Bleacher Report’s lead NFL writer, Mike Tanier, says Wilson’s deal gives NFL players new power in contract negotiations.

“Wilson didn’t just ask for a contract extension from the Seahawks and twiddle his thumbs hoping for a response. He made like the government and set an April 15 deadline, ordering the Seahawks to pay him by then or never pay him again (beyond this season, anyway). It was the bargaining equivalent of scrambling 20 yards backward in search of a big play. …

Instead, Wilson produced one of his signature last-minute victories, and he set the stage for an all-new era in contract negotiations in the process.”

SBNation’s Adam Stites believes it would have been basically impossible to overpay for Wilson.


“How much is a player of that caliber worth on the open market? It’s hard to know considering the only passers that ever become free agents are typically journeymen starters and backups. …

A statistical study by the University of Missouri a few years ago found that losing a quarterback for four games due to injury or suspension would drop a team’s win total by an average of 1.3 games. Losing any other position didn’t negatively affect a win total by even half that margin.

That’s based on the average quarterback. Imagine how many wins that model would show Wilson — an offensive dynamo who can threaten defenses with both his arm and legs — is worth. In the grand scheme, most quarterbacks are probably underpaid relative to what they offer a football team.

So if giving Wilson 17 or so percent of the team’s annual salary cap annually is what it would’ve taken to secure him, it’s not an outrageous price for the Seahawks to pay. That would have amounted to about $32 million in 2018 — just behind Aaron Rodgers’ $33.5 million average — but likely jump to around $34 million in 2019, given the salary cap’s consistent rise. At $140 million over four years, Seattle will have Wilson on board for what may be less than market value over the final two years of his monster extension.”

Fellow SBNation writer Christian D’Andrea lays out what moves the Seahawks should make next.

“Wilson’s protection in Seattle has been the Long John Silver’s of blocking — mediocre and a little fishy. With his contract extension now squared away, one major priority for Seahawks general manager John Schneider will be finding the blockers who help keep the star quarterback on the field for each one of his $35 million seasons.”


At CBS Sports, Will Brinson breaks down the winners and losers of Wilson’s deal.

“Every time any quarterback signs a big-time contract, people freak out about it on both sides of the ball. But the reality both Seattle and Russell should be happy about this deal, because it managed to give each of them exactly what they wanted. It’s a win-win deal. But there are also cascading effects all around the league as a result from this deal.”

In the New York Post, Mark Fischer writes that Wilson was never going to be traded to New York.
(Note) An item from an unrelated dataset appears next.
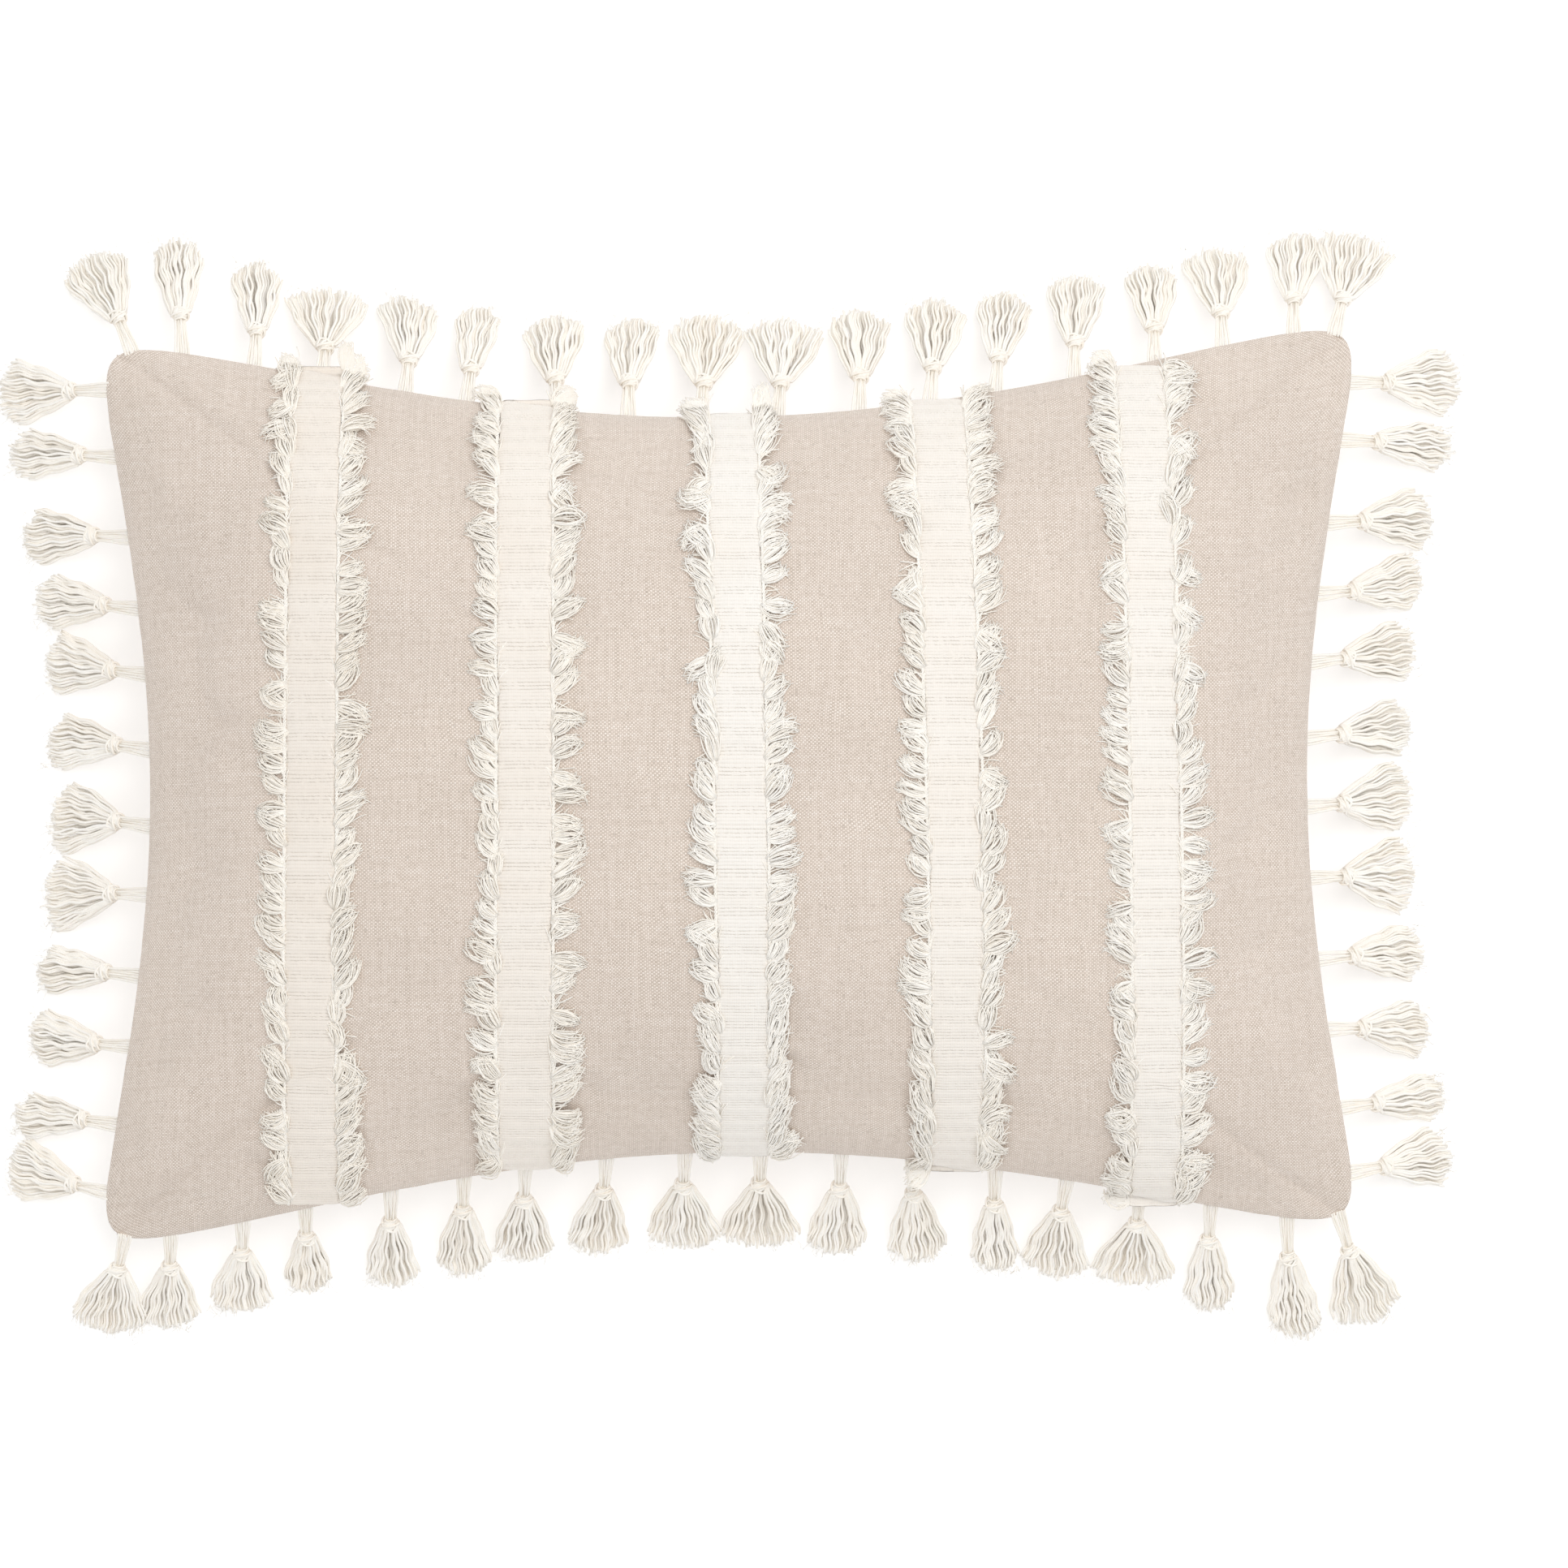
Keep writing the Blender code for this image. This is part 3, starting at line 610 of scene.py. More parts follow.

“As Eli Manning was grilled over his tenuous future Monday, another quarterback with ostensible Giants ties was mulling his own over 2,000 miles away.

The alluring sight of Russell Wilson tormenting opposing defenses alongside Saquon Barkley began to emerge in the minds of demoralized Big Blue fans this offseason, as trickling tidbits signaled the 30-year-old could be the one — rather than an unproven quarterback prospect in April’s draft — to replace the longtime face of the franchise. …

Now it seems the closest Wilson will get to becoming a New York fan favorite will be as a Yankee, the franchise for which he’s dabbled in spring training since being drafted into MLB in 2010.”